Lutter contre la corruption, les passe-droits, les arrangements... c'est en réalité installer un état de droit! Et un Etat de droit est une des conditions première du développement car il assure ce dont les investisseurs sont demandeurs: la sécurité juridique et redonne la confiance aux Tunisiens dans leur justice.
Le gouvernement de Ghannouchi a cumulé les échecs dont celui de la justice qui choque et heurte les Tunisiens, quand la justice transitionnelle se transforme en justice pour règlement de compte et de vengeance! Faut-il rappeler le cas de Sami Fehri dont la détention abusive scandalise les Tunisiens et leur rappelle des pratiques qu'ils croyaient révolues depuis qu'ils ont dégagé Zaba!! Et bien d'autres cas d'injustices révélant la volonté de Ghannouchi de maintenir une justice aux ordres!
Enfin, le dernier axe de la nouvelle étape et de la nouvelle politique sera d'assurer davantage de justice sociale entre les Tunisiens et entre les régions. On a bien vu que la révolution a fait apparaître deux Tunisies, l'une de la côte plus riche et plus instruite et l'autre des régions intérieures laissées trop longtemps à l'abandon.

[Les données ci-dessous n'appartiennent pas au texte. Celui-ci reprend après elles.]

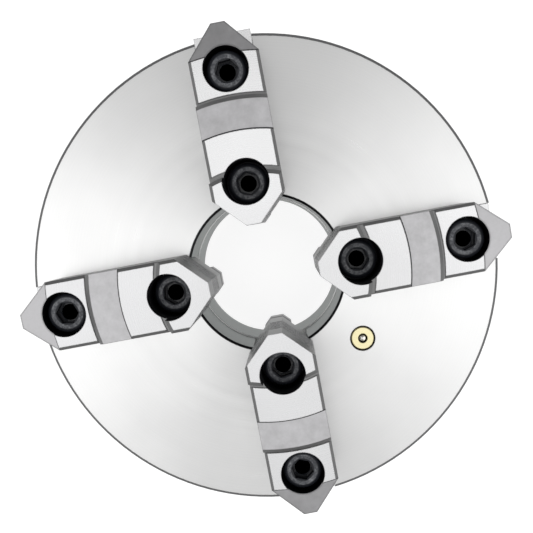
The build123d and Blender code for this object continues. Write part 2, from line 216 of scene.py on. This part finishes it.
def around_axis(tree, shader, amount):
    """Stretches the gloss across the turned rings, as on a faced plate."""
    tangent = tree.nodes.new("ShaderNodeTangent")
    tangent.direction_type = "RADIAL"
    tangent.axis = "Z"
    feed(tree, shader.inputs["Tangent"], tangent.outputs[0])
    shader.inputs["Anisotropic"].default_value = amount
    shader.inputs["Anisotropic Rotation"].default_value = 0.25


body_finish, tree, shader = new_finish("turned_iron", 1.0, 0.3)
here = places(tree)
travel = mix_number(tree, here.level, here.z, here.radius)
rings = tool_lines(tree, travel, FINE_RINGS)
wide_rings = tool_lines(tree, travel, WIDE_RINGS)
haze = cloud(tree, here.point, HAZE_SCALE)
dull = calc(tree, "ADD", calc(tree, "MULTIPLY", rings, 0.35), calc(tree, "MULTIPLY", haze, 0.5))
colour = mix_colour(tree, dull, FACE_IRON, FACE_IRON_DULL)
# The bore wall is painted much darker than the face, as painted shade inside the bore, streaked along its
# turning rings; the outside wall is painted a darker grey than the face.
in_bore = calc(tree, "LESS_THAN", here.radius, BORE_R + BORE_CORNER_W)
upright = calc(tree, "SUBTRACT", 1.0, here.level)
wall = calc(tree, "MULTIPLY", in_bore, upright)
bore_wall = mix_colour(tree, calc(tree, "MULTIPLY", wide_rings, haze), BORE_WALL_SHADE_DARK, BORE_WALL_SHADE)
colour = mix_colour(tree, wall, colour, bore_wall)
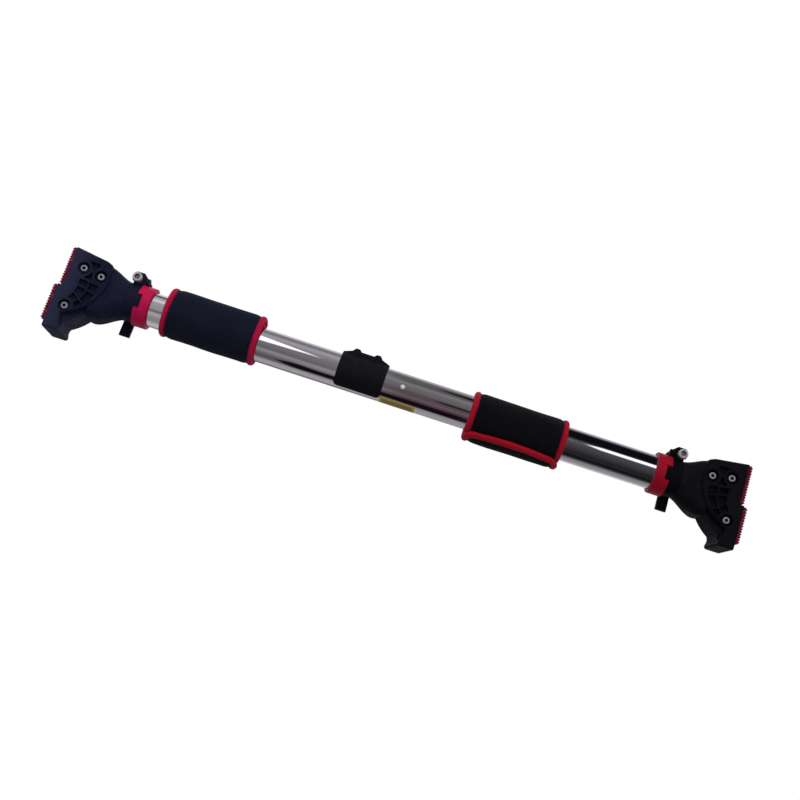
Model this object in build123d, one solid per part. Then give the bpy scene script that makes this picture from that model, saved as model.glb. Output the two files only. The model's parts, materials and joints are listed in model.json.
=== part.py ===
from build123d import *
import os
from math import asin, cos, degrees, radians, sin

# A doorway pull-up bar. The bar runs along X and the origin is the middle of the tube's axis.
# +Z is up, the front faces -Y, and the feet of the two heads point down.

# ---- tube ----
TUBE_D = 38.0            # outside diameter of the steel tube
TUBE_WALL = 1.5
HALF_SPAN = 337.0        # middle of the bar to either end of the tube
SEAM_X = -46.3           # where the two tubes butt, under the saddle
SLEEVE_LEFT = 72.0       # joint sleeve's reach to the left of the seam
SLEEVE_RIGHT = 76.0      # and to the right, past the snap button
SLEEVE_WALL = 2.0

# ---- clearances ----
RUN = 0.08               # radial running fit on the tube
PIN_RUN = 0.05           # radial running fit of pins and threads
SEAT = 0.3               # clearance of soft solids and loose seats
FLUSH = 0.02             # end clearance of a piece let into the shells

# ---- screw extension ----
SCREW_D = 16.0           # lead screw in each head
SCREW_LENGTH = 74.0      # from the socket's end wall towards the middle
SCREW_LEAD_IN = 1.0
SPIGOT_D = 12.0          # the lead screw's end, welded in the socket's end wall
NUT_LENGTH = 20.0        # threaded plug in each end of the tube
NUT_INSET = 2.0          # plug's face to the tube's end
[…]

C'est un défi difficile mais essentiel.
Aucune réussite ne viendra si ces trois projets ne sont pas menés avec diligence, volonté réelle, sérieux et persévérance.
Voilà la plateforme que des partis d'opposition pourraient adopter et dans laquelle tous devraient se reconnaître sans aucunement renoncer à leurs valeurs. Alors il est clair qu'il faudra être honnête avec les Tunisiens qui sont capables d'entendre que tout cela est un chantier qui prendra du temps. Cela n'empêchera pas, entre temps, de faire tout de suite un effort de justice sociale.
Si le pouvoir s'engage sur ces bases, si les Tunisiens sont assez sages pour comprendre l'effort nécessaire et les sacrifices immédiats, alors les investisseurs reviendront et l'économie redémarrera.